Return verbatim everything from the first line through the line that contains "if empty is", and stop there.

● Information shown:
:::
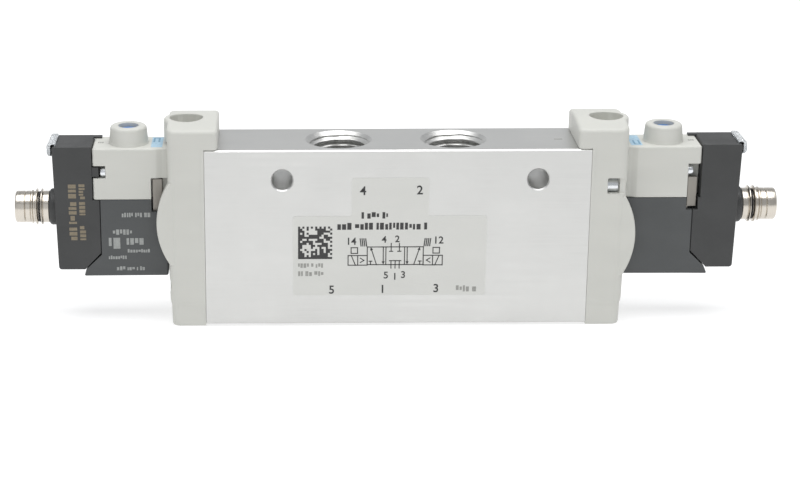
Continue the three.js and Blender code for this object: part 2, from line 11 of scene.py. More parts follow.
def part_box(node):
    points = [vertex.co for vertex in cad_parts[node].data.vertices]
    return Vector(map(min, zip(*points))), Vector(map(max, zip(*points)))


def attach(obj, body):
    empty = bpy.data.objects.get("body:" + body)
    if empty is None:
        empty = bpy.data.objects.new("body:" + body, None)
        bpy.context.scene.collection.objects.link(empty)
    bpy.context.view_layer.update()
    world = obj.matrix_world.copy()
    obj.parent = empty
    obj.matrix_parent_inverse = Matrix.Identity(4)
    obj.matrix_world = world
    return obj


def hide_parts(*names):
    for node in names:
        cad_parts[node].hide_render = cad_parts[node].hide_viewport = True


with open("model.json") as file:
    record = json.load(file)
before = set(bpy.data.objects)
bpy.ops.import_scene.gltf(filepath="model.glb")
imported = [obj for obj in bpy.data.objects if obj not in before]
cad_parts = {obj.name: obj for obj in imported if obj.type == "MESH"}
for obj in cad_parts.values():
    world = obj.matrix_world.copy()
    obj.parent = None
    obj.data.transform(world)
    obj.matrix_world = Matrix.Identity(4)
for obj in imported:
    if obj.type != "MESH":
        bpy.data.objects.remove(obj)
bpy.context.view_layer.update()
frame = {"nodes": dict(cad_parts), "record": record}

MM = 0.001
HALF_TURN = Matrix.Rotation(math.pi, 4, "Z")
ENDS = (("right", Matrix.Identity(4)), ("left", HALF_TURN))


# ------------------------------------------------------------ places from the frame
def box_mm(node):
    low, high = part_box(node)
    return low / MM, high / MM


body_low, body_high = box_mm("valve_body")
cap_low, cap_high = box_mm("end_cap_right")
housing_low, housing_high = box_mm("pilot_housing_right")
case_low, case_high = box_mm("solenoid_case_right")
base_low, base_high = box_mm("plug_base_right")
sleeve_low, sleeve_high = box_mm("plug_sleeve_right")
collar_low, collar_high = box_mm("override_collar_right")
button_low, button_high = box_mm("override_button_right")
guide_low, guide_high = box_mm("light_guide_right")
yoke_low, yoke_high = box_mm("solenoid_yoke_right")
label_low, _ = box_mm("type_label")
spool_low, spool_high = box_mm("spool")

spool_z = (spool_low.z + spool_high.z) / 2
pilot_x = (collar_low.x + collar_high.x) / 2
plug_z = (sleeve_low.z + sleeve_high.z) / 2


# ------------------------------------------------------------ mesh tools
def new_object(name, mesh):
    piece = bpy.data.objects.new(name, mesh)
    bpy.context.scene.collection.objects.link(piece)
    return piece


def from_faces(name, points, faces):
    mesh = bpy.data.meshes.new(name)
    mesh.from_pydata([tuple(p) for p in points], [], faces)
    work = bmesh.new()
    work.from_mesh(mesh)
    bmesh.ops.recalc_face_normals(work, faces=work.faces)
    work.to_mesh(mesh)
    work.free()
    return new_object(name, mesh)


def rounded(corners, steps=6):
    """An outline from (a, b, radius) corners, each rounded by an arc of its own radius."""
    outline = []
    count = len(corners)
    for i, (a, b, radius) in enumerate(corners):
        here = Vector((a, b))
        if radius <= 0:
            outline.append(here)
            continue
        before = Vector(corners[i - 1][:2]) - here
        after = Vector(corners[(i + 1) % count][:2]) - here
        half_angle = before.angle(after) / 2
        reach = radius / math.tan(half_angle)
        start = here + before.normalized() * reach
        end = here + after.normalized() * reach
        middle = (before.normalized() + after.normalized()).normalized()
        centre = here + middle * (radius / math.sin(half_angle))
        first = start - centre
        sweep = first.angle_signed(end - centre)
        for k in range(steps + 1):
            turn = Matrix.Rotation(-sweep * k / steps, 2)
            outline.append(centre + turn @ first)
    return outline


def arc(centre, radius, start_deg, end_deg, steps=24):
    points = []
    for k in range(steps + 1):
        angle = math.radians(start_deg + (end_deg - start_deg) * k / steps)
        points.append(Vector((centre[0] + radius * math.cos(angle), centre[1] + radius * math.sin(angle))))
    return points


AXES = {
    "x": lambda a, b, c: (c, a, b),
    "y": lambda a, b, c: (a, c, b),
    "z": lambda a, b, c: (a, b, c),
}


def prisms(name, outlines, axis, low, high):
    """Outlines in the two other axes, in their X, Y, Z order, each extruded along axis, as one mesh."""
    place = AXES[axis]
    points, faces = [], []
    for outline in outlines:
        start, count = len(points), len(outline)
        points += [place(p[0], p[1], low) for p in outline] + [place(p[0], p[1], high) for p in outline]
        near = list(range(start, start + count))
        far = [i + count for i in near]
        faces += [tuple(near), tuple(far)]
        faces += [(near[i - 1], near[i], far[i], far[i - 1]) for i in range(count)]
    return from_faces(name, points, faces)


def prism(name, outline, axis, low, high):
    return prisms(name, [outline], axis, low, high)


def loft(name, rings):
    """Rings with equal numbers of points, bridged in turn. The first and the last are closed by a face."""
    count = len(rings[0])
    points = [point for ring in rings for point in ring]
    faces = [tuple(range(count)), tuple(range(len(points) - count, len(points)))]
    for i in range(len(rings) - 1):
        for k in range(count):
            j = (k + 1) % count
            faces.append((i * count + k, i * count + j, (i + 1) * count + j, (i + 1) * count + k))
    return from_faces(name, points, faces)


def cuboid(name, x, y, z):
    return prism(name, [(x[0], y[0]), (x[1], y[0]), (x[1], y[1]), (x[0], y[1])], "z", z[0], z[1])


def turned(name, profile, axis, centre, sides=96):
    """A closed (radius, height) profile turned about an axis through centre. Radius 0 is the axis itself."""
    place = AXES[axis]
    points = []
    rings = []
    for radius, height in profile:
        if radius <= 0:
            rings.append([len(points)])
            points.append(place(centre[0], centre[1], height))
            continue
        rings.append(list(range(len(points), len(points) + sides)))
        for k in range(sides):
            angle = 2 * math.pi * k / sides
            points.append(place(
                centre[0] + radius * math.cos(angle), centre[1] + radius * math.sin(angle), height
            ))
    faces = []
    for i, ring in enumerate(rings):
        after = rings[(i + 1) % len(rings)]
        if len(ring) == 1 and len(after) == 1:
            continue
        for k in range(sides):
            j = (k + 1) % sides
            corners = [ring[k % len(ring)], ring[j % len(ring)], after[j % len(after)], after[k % len(after)]]
            unique = list(dict.fromkeys(corners))
            faces.append(tuple(unique))
    return from_faces(name, points, faces)


def rod(name, axis, low, high, radius, centre, sides=64):
    return turned(name, [(0, low), (radius, low), (radius, high), (0, high)], axis, centre, sides)


def fold(piece, modifier_type, **settings):
    """Adds a modifier, applies it to the mesh and removes it."""
    modifier = piece.modifiers.new(modifier_type.lower(), modifier_type)
    for key, value in settings.items():
        setattr(modifier, key, value)
    graph = bpy.context.evaluated_depsgraph_get()
    mesh = bpy.data.meshes.new_from_object(piece.evaluated_get(graph))
    piece.modifiers.clear()
    old = piece.data
    piece.data = mesh
    bpy.data.meshes.remove(old)
    return piece


def combine(piece, operation, *tools):
    for tool in tools:
        fold(piece, "BOOLEAN", operation=operation, object=tool, solver="EXACT")
        bpy.data.objects.remove(tool)
    return piece


def cut(piece, *tools):
    return combine(piece, "DIFFERENCE", *tools)


def join(piece, *others):
    return combine(piece, "UNION", *others)


def round_edges(piece, radius, segments, keep):
    """Rounds the sharp edges for which keep(middle, direction) is true."""
    work = bmesh.new()
    work.from_mesh(piece.data)
    chosen = []
    for edge in work.edges:
        if not edge.is_manifold or edge.calc_face_angle(0) < math.radians(25):
            continue
        middle = (edge.verts[0].co + edge.verts[1].co) / 2
        direction = (edge.verts[1].co - edge.verts[0].co).normalized()
        if keep(middle, direction):
            chosen.append(edge)
    bmesh.ops.bevel(
        work, geom=chosen, offset=radius, offset_type="OFFSET", segments=segments, profile=0.5,
        affect="EDGES", clamp_overlap=False,
    )
    work.to_mesh(piece.data)
    work.free()
    return piece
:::
● Exercise response:
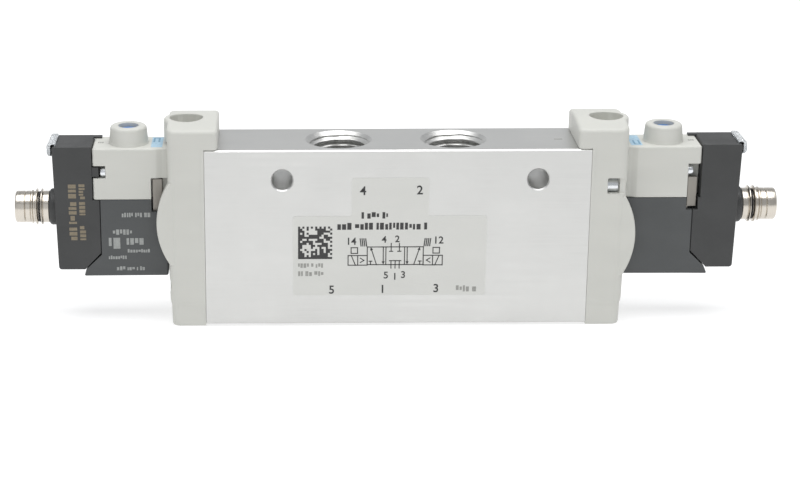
Continue the three.js and Blender code for this object: part 2, from line 11 of scene.py. More parts follow.
def part_box(node):
    points = [vertex.co for vertex in cad_parts[node].data.vertices]
    return Vector(map(min, zip(*points))), Vector(map(max, zip(*points)))


def attach(obj, body):
    empty = bpy.data.objects.get("body:" + body)
    if empty is None:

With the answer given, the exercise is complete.